**GIVEN INSTRUCTION:**
Count every line of these entries that holds the word "from", and reply with the number only.

====== EXCERPTED RECORDS ======

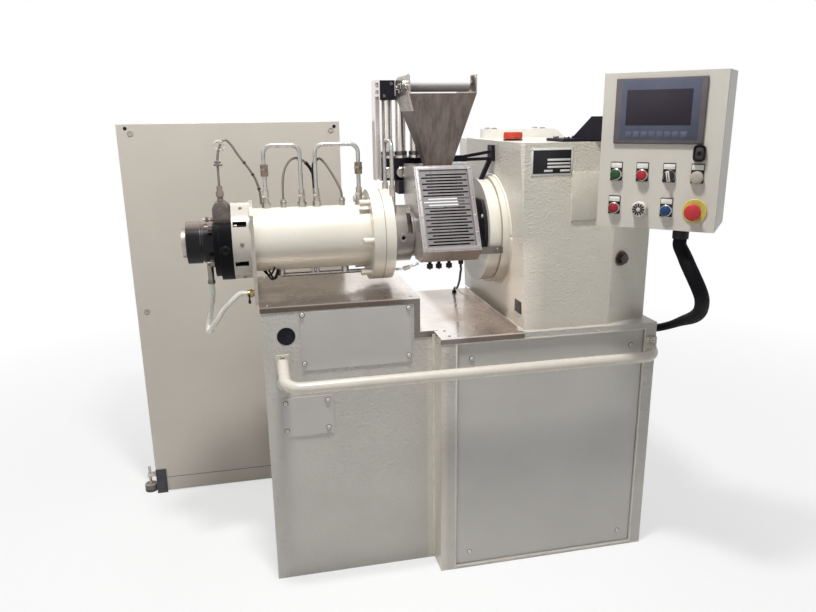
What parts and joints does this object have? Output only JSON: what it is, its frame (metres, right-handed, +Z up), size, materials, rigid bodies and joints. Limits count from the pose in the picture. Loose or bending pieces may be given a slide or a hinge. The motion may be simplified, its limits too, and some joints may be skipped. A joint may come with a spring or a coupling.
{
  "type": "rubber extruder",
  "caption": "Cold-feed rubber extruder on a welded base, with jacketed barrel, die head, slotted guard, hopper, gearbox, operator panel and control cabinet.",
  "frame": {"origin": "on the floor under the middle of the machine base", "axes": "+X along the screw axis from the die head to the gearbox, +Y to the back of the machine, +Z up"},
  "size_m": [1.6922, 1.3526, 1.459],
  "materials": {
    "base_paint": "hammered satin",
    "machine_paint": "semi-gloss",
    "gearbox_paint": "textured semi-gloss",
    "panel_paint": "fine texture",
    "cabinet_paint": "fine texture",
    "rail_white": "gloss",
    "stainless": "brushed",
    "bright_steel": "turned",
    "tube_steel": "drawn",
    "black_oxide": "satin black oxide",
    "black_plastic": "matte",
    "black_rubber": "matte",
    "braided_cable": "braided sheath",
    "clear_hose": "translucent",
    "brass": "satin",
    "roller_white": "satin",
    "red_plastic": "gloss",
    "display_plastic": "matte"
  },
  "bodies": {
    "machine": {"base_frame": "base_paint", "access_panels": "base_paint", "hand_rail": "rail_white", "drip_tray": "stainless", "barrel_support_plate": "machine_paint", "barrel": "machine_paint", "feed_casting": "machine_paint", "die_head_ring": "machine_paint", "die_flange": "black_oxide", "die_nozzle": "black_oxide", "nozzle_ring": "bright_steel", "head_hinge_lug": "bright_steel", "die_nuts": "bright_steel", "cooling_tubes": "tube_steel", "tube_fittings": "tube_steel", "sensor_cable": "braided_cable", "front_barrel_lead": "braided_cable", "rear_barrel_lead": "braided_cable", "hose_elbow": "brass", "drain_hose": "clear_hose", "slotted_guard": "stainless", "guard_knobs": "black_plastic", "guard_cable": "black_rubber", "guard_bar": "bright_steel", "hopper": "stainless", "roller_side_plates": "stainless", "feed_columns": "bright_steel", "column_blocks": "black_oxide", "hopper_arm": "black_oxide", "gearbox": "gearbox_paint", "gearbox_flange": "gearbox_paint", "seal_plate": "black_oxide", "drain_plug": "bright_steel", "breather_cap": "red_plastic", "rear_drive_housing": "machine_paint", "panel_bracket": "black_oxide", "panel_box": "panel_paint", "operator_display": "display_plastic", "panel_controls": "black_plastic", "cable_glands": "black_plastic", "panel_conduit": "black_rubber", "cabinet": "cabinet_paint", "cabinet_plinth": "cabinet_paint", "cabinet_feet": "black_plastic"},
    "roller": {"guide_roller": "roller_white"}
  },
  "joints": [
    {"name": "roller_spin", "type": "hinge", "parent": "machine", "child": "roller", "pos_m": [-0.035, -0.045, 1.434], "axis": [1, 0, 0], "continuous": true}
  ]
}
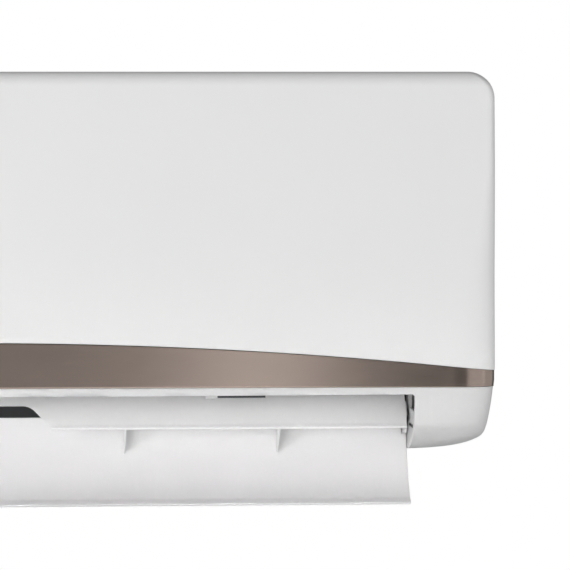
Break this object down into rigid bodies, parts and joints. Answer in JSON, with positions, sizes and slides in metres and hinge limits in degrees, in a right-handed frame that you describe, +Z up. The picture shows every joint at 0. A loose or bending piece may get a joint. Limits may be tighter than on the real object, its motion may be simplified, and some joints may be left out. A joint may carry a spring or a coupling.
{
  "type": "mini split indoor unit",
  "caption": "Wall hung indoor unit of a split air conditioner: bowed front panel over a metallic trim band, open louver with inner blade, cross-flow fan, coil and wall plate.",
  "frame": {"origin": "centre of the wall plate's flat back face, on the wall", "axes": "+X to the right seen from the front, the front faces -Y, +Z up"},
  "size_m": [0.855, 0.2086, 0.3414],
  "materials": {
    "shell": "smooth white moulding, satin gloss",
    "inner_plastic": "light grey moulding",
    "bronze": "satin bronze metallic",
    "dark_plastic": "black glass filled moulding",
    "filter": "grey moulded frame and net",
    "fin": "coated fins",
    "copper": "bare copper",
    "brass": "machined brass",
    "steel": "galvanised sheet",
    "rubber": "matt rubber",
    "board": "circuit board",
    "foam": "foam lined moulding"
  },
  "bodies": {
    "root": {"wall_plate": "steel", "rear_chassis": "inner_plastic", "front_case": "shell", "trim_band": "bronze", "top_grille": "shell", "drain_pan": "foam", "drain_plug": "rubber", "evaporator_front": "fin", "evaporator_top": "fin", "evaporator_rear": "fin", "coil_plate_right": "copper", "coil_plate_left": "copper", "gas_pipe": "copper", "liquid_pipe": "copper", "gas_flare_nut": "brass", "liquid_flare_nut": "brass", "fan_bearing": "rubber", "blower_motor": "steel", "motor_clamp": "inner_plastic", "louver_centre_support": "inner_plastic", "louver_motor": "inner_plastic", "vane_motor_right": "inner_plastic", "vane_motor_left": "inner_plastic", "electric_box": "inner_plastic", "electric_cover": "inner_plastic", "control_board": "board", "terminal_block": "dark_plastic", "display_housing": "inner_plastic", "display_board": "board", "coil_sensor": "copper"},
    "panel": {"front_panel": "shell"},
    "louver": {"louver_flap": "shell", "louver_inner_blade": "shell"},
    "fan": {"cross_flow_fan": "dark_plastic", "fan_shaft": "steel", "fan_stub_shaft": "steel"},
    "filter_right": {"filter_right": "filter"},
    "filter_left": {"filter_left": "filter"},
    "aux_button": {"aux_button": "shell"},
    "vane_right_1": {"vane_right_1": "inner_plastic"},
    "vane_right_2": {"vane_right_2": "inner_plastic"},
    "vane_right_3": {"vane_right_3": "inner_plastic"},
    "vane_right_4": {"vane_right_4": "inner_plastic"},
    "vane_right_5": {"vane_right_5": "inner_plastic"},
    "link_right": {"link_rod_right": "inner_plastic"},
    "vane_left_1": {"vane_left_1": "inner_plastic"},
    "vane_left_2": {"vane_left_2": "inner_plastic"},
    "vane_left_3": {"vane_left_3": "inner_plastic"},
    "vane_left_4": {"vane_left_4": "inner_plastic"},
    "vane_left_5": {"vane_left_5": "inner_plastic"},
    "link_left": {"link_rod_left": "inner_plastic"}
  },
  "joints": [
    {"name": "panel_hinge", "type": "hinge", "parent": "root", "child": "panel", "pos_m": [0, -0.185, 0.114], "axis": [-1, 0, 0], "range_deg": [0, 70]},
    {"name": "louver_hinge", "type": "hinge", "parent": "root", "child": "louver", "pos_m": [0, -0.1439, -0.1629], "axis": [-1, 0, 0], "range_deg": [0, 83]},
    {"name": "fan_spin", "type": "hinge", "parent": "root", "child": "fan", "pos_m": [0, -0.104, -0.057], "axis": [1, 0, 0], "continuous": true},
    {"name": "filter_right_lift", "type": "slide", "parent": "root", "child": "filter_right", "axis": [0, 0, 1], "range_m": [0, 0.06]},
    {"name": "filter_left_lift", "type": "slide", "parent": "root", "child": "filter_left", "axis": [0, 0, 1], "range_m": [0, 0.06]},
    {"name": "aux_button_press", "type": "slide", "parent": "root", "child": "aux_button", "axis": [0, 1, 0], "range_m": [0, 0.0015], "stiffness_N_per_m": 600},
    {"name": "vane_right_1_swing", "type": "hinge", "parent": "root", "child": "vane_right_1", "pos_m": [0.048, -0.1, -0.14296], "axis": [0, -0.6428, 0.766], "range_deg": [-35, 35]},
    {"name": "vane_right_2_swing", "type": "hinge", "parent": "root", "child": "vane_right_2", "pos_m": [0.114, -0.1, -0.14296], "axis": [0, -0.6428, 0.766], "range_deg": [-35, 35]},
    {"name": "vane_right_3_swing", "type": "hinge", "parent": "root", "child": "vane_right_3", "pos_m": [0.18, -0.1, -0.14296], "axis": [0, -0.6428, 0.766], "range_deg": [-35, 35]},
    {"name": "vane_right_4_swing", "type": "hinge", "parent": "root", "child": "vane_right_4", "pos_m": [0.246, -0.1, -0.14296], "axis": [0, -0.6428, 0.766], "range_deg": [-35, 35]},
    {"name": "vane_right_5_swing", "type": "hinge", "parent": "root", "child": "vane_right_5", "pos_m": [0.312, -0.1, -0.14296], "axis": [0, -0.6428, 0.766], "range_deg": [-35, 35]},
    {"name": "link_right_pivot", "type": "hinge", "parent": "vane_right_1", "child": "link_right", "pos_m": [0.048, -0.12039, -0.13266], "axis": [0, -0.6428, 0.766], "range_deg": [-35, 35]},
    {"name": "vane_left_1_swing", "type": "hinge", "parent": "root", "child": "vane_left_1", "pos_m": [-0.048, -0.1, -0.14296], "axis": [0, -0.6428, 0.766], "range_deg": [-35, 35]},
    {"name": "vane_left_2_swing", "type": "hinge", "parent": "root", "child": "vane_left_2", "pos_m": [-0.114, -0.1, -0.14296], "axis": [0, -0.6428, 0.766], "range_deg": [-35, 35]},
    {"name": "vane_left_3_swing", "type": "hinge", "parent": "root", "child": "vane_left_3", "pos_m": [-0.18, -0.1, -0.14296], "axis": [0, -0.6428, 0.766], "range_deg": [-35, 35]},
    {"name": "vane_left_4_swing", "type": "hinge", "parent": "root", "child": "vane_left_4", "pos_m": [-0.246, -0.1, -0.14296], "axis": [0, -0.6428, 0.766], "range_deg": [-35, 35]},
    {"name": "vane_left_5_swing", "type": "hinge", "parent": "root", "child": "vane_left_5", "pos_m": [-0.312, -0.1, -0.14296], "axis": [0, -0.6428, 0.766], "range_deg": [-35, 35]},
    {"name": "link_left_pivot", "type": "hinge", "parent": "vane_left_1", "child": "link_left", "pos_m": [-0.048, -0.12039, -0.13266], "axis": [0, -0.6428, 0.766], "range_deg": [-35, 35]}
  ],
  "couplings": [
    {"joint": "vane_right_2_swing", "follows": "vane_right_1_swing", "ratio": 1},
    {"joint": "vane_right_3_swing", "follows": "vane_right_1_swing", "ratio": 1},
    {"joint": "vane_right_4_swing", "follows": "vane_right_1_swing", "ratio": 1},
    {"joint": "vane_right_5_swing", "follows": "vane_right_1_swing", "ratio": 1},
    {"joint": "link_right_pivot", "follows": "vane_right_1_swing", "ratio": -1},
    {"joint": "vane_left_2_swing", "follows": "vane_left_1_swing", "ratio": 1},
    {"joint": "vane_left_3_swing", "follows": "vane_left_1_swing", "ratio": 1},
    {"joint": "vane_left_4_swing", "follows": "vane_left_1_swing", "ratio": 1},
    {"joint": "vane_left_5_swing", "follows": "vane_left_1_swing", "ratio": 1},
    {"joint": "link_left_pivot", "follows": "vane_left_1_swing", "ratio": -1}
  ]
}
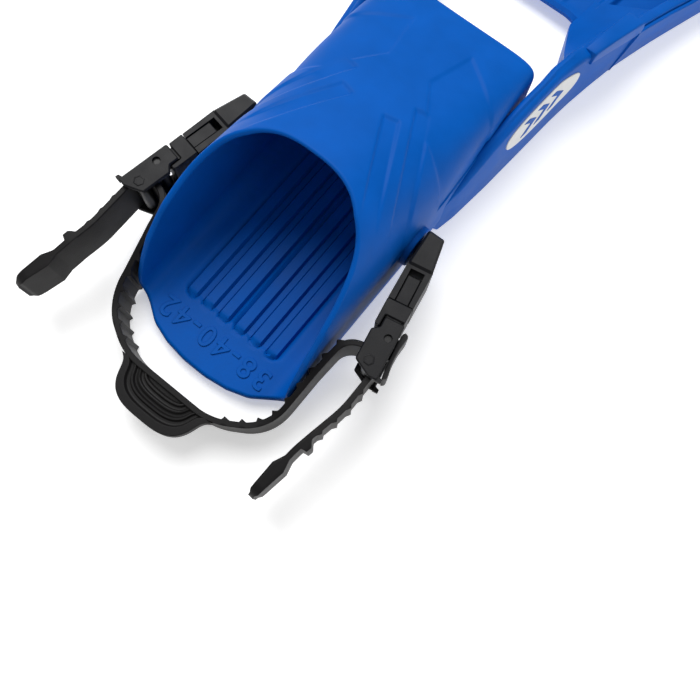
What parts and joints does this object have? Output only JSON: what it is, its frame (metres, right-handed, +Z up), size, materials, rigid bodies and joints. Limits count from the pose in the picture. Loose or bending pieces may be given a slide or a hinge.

======

**SOLUTION FOR THIS TASK:**
4